Their stance on stripping out transgender rights from ENDA showed their true stripes: take whatever you can get so that you don’t get nothing.
No courage there, esp. from Joe Salmonese, who swore he would not support a non-inclusive ENDA, then did.
What we need now is Larry Kramer and something more like Act Up. We have played the “we are just like you straight people card” as long as we can, or should. We’ve done innumerable campaigns fronted by straights lest the poor Evangelicals hear the hint of a lisp on TV ads or talk-shows.

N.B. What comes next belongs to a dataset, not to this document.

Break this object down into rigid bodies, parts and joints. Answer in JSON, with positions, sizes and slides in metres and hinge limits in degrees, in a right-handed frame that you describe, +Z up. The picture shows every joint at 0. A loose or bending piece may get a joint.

Enough. This is not about “accepting us” or “tolerating us” any more. This is about getting equal civil rights, and HRC (not to mention those closet-driven poobahs at Equality California) is not the right vehicle for intense action to claim our Constitutional rights. For that, you need a barful of drag queens like the ones who drove Stonewall and pioneered the demand for gay civil rights.
Hey, Larry, what’re you doing these days? Wanna do a new Act-Up? If so, I’ll donate, I’ll join, I’ll demonstrate. I have had enough of those management types who want to go along to get along, and I’m ready to get in their faces, once and for all.